Data segment:
****************

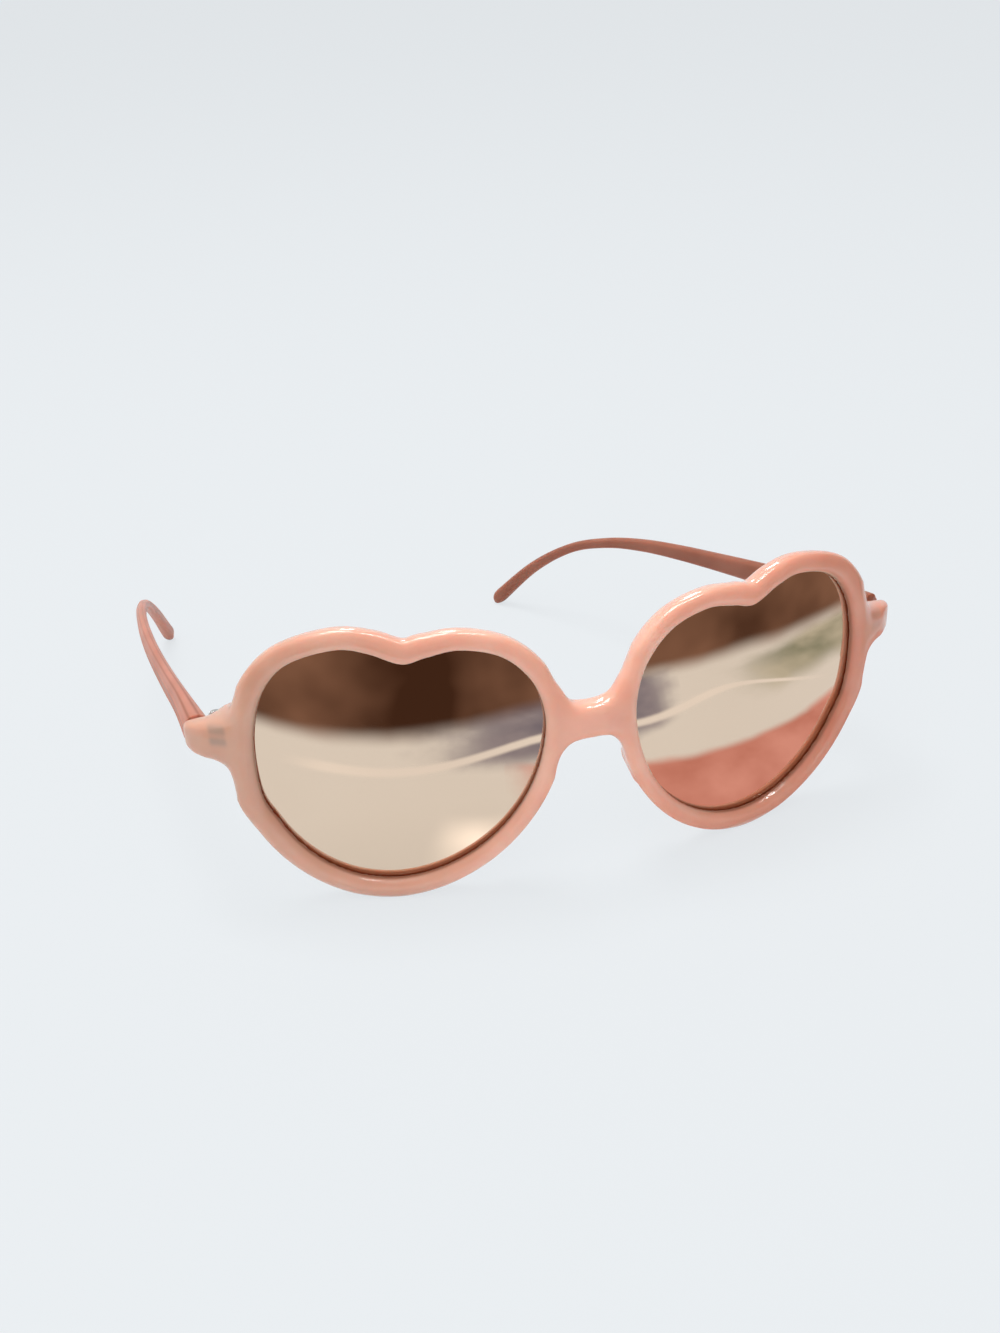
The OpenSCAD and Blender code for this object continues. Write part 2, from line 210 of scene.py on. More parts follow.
front_plastic = milky_plastic("front_plastic", (0.93, 0.53, 0.40, 1), (0.86, 0.43, 0.31, 1),
                              (0.40, 0.16, 0.10, 1), 0.1, 1.0,
                              [(-0.062, (0.70, 0.73, 0.70)), (-0.045, (0.82, 0.84, 0.83)),
                               (-0.02, (0.93, 0.93, 0.93)), (0.012, (0.94, 0.93, 0.93)),
                               (0.035, (0.9, 0.80, 0.77)), (0.062, (0.74, 0.60, 0.56))])
temple_plastic = milky_plastic("temple_plastic", (0.50, 0.22, 0.16, 1), (0.41, 0.17, 0.12, 1),
                               (0.24, 0.09, 0.055, 1), 0.04, 0.2,
                               [(-0.045, (1.0, 1.0, 1.0)), (-0.02, (0.62, 0.58, 0.52)),
                                (0.06, (0.68, 0.62, 0.56))])
print("plastics:", front_plastic.name, temple_plastic.name)

# %% [markdown]
# ## Mirror, tint and steel
# A mirrored lens has a metal film on its face and a dark brown tint behind. The film is a metal
# with a rose-brown colour and hardly any roughness, just faint smears. The tint is a dark glossy
# plastic. The hinges are bright steel with a fine grain along one direction.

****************

Job: Write out the data again, exactly and in full.

Answer:
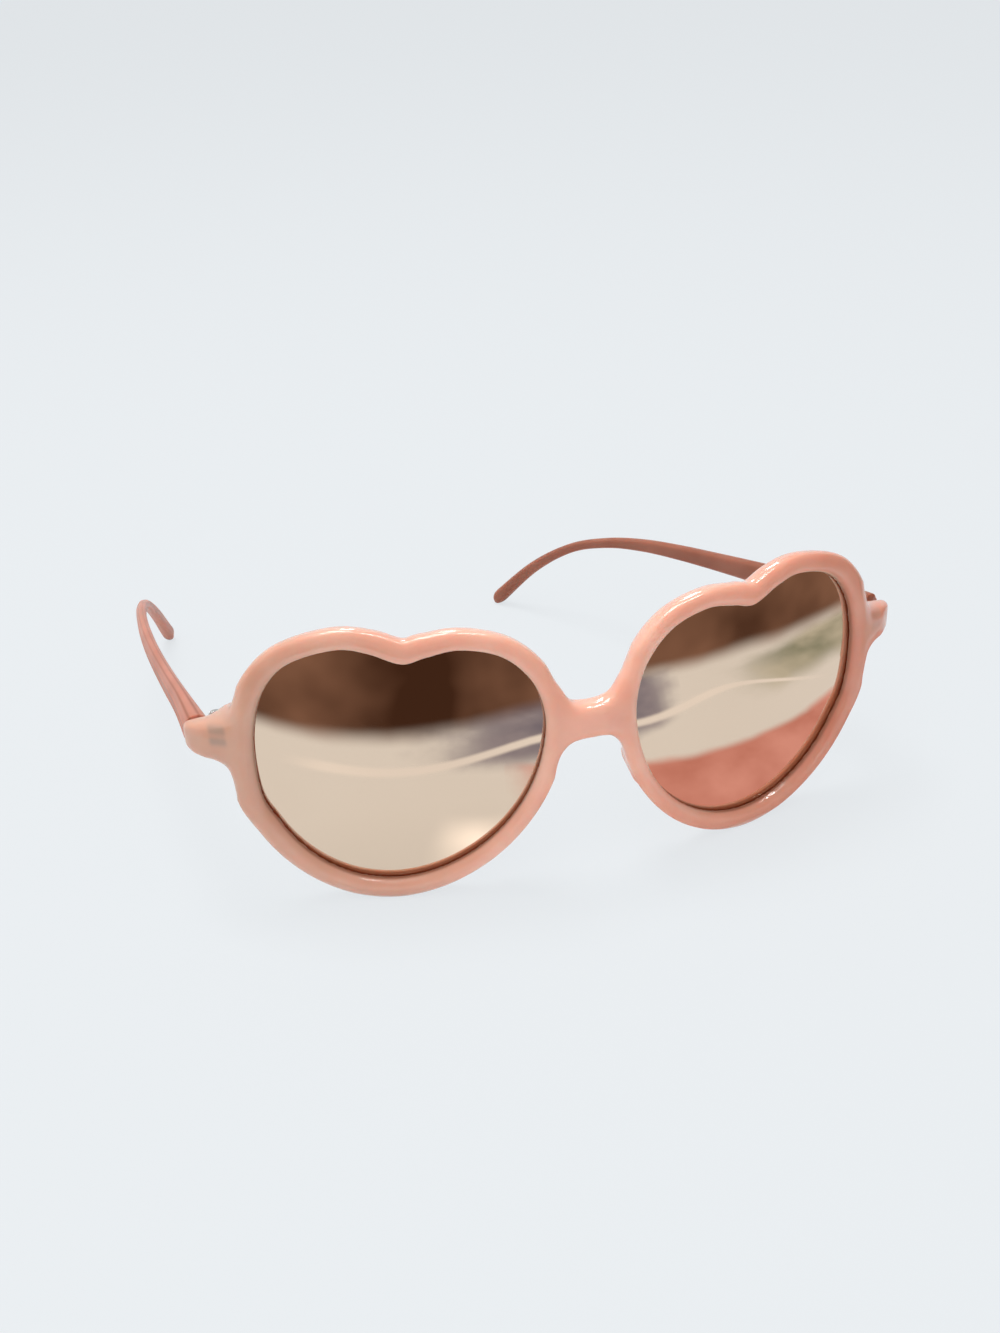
The OpenSCAD and Blender code for this object continues. Write part 2, from line 210 of scene.py on. More parts follow.
front_plastic = milky_plastic("front_plastic", (0.93, 0.53, 0.40, 1), (0.86, 0.43, 0.31, 1),
                              (0.40, 0.16, 0.10, 1), 0.1, 1.0,
                              [(-0.062, (0.70, 0.73, 0.70)), (-0.045, (0.82, 0.84, 0.83)),
                               (-0.02, (0.93, 0.93, 0.93)), (0.012, (0.94, 0.93, 0.93)),
                               (0.035, (0.9, 0.80, 0.77)), (0.062, (0.74, 0.60, 0.56))])
temple_plastic = milky_plastic("temple_plastic", (0.50, 0.22, 0.16, 1), (0.41, 0.17, 0.12, 1),
                               (0.24, 0.09, 0.055, 1), 0.04, 0.2,
                               [(-0.045, (1.0, 1.0, 1.0)), (-0.02, (0.62, 0.58, 0.52)),
                                (0.06, (0.68, 0.62, 0.56))])
print("plastics:", front_plastic.name, temple_plastic.name)

# %% [markdown]
# ## Mirror, tint and steel
# A mirrored lens has a metal film on its face and a dark brown tint behind. The film is a metal
# with a rose-brown colour and hardly any roughness, just faint smears. The tint is a dark glossy
# plastic. The hinges are bright steel with a fine grain along one direction.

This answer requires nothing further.